The problem -
Produce word for word the lines of the data below running from the one that has "for name, shape" to the one that has "bpy.data.objects.remove(obj)", inclusive, and no others.

Data block -
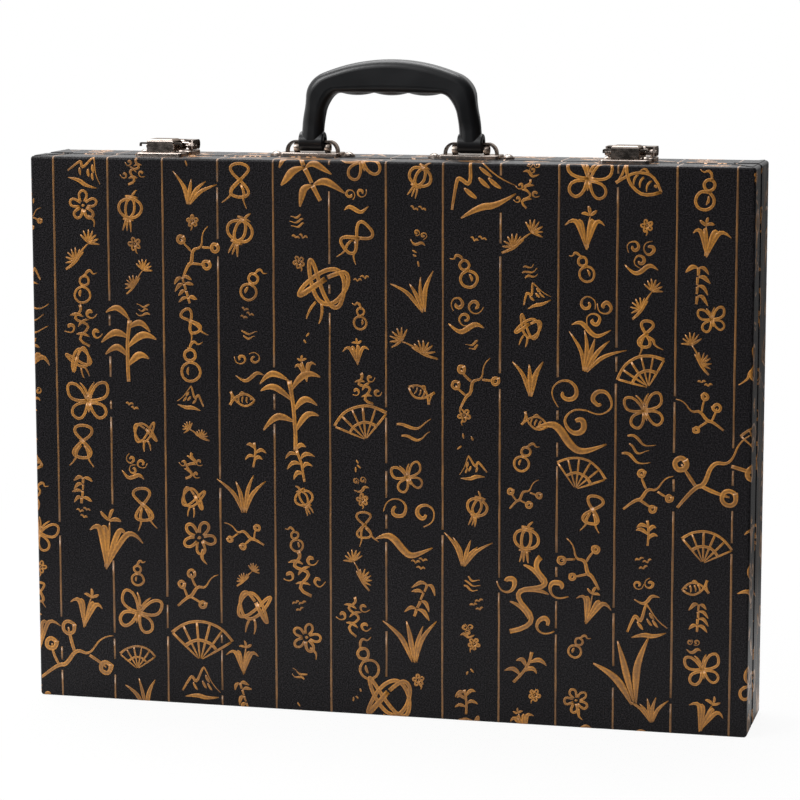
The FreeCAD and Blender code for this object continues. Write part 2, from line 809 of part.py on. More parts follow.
nodes["lid_hinge_screws"] = Part.makeCompound(lid_hinge_screws)
nodes["base_hinge_screws"] = Part.makeCompound(base_hinge_screws)
nodes["bracket_screws"] = Part.makeCompound(all_bracket_screws)
nodes["strike_screws"] = Part.makeCompound(all_strike_screws)
nodes["latch_plate_screws"] = Part.makeCompound(all_plate_screws)
for prefix, shell in (("lid_", lid), ("base_", base)):
    for piece, shape in shell.items():
        nodes[prefix + piece] = shape

for name, shape in sorted(nodes.items()):
    if not shape.isValid():
        raise ValueError(name + " is not a valid shape")
    shape.exportStep("parts/" + name + ".step")
    print(name, len(shape.Solids), "solids", round(shape.Volume, 1), "mm3")
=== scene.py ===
import json
import math
import random

import bpy
from mathutils import Matrix, Vector, noise


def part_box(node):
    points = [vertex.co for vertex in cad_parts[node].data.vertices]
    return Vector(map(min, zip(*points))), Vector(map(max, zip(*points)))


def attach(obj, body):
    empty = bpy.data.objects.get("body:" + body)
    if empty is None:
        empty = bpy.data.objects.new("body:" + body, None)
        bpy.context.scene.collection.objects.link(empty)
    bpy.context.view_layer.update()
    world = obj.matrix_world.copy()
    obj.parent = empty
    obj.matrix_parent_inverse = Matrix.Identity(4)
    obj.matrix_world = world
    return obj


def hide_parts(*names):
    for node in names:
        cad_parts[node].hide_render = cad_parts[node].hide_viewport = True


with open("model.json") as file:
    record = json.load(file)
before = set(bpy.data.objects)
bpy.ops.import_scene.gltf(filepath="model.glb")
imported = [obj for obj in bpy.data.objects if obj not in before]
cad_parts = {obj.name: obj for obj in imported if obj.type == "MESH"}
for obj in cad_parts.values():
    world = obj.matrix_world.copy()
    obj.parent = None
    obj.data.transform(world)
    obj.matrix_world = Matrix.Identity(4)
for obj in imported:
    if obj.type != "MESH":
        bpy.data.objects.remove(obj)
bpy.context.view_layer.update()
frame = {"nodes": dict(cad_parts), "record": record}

mm = 0.001

# The case, read from the frame, in metres
lid_low, lid_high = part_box("lid_covering")
base_low, base_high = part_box("base_covering")
half_width = lid_high.x
case_top = lid_high.z
front_y = lid_low.y
back_y = base_high.y
face_edge_radius = 1.5 * mm
corner_cut = 2.2 * mm
seam_bevel = 3.2 * mm

# The thin upright lines of the print, in millimetres
first_line = -229.0
line_pitch = 33.0
line_width = 1.2
line_sway = 0.09
line_clearance = 1.4
line_shortest = 4
line_step = 9

# The brush motifs of the print, in millimetres
large_sizes = (36, 50)
large_motif_count = 13
large_motif_tries = 500
large_margin = 20
large_gap = 22
column_sizes = (9, 10, 16, 19, 21, 23, 25, 27)
column_start = (2, 12)
column_end = 8
column_sway = 4.5
column_gap = (1, 8)
column_step = 3
middle_from = 12
large_from = 30
thinnest_brush = 1.1
thinnest_stroke = 0.45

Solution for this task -
for name, shape in sorted(nodes.items()):
    if not shape.isValid():
        raise ValueError(name + " is not a valid shape")
    shape.exportStep("parts/" + name + ".step")
    print(name, len(shape.Solids), "solids", round(shape.Volume, 1), "mm3")
=== scene.py ===
import json
import math
import random

import bpy
from mathutils import Matrix, Vector, noise


def part_box(node):
    points = [vertex.co for vertex in cad_parts[node].data.vertices]
    return Vector(map(min, zip(*points))), Vector(map(max, zip(*points)))


def attach(obj, body):
    empty = bpy.data.objects.get("body:" + body)
    if empty is None:
        empty = bpy.data.objects.new("body:" + body, None)
        bpy.context.scene.collection.objects.link(empty)
    bpy.context.view_layer.update()
    world = obj.matrix_world.copy()
    obj.parent = empty
    obj.matrix_parent_inverse = Matrix.Identity(4)
    obj.matrix_world = world
    return obj


def hide_parts(*names):
    for node in names:
        cad_parts[node].hide_render = cad_parts[node].hide_viewport = True


with open("model.json") as file:
    record = json.load(file)
before = set(bpy.data.objects)
bpy.ops.import_scene.gltf(filepath="model.glb")
imported = [obj for obj in bpy.data.objects if obj not in before]
cad_parts = {obj.name: obj for obj in imported if obj.type == "MESH"}
for obj in cad_parts.values():
    world = obj.matrix_world.copy()
    obj.parent = None
    obj.data.transform(world)
    obj.matrix_world = Matrix.Identity(4)
for obj in imported:
    if obj.type != "MESH":
        bpy.data.objects.remove(obj)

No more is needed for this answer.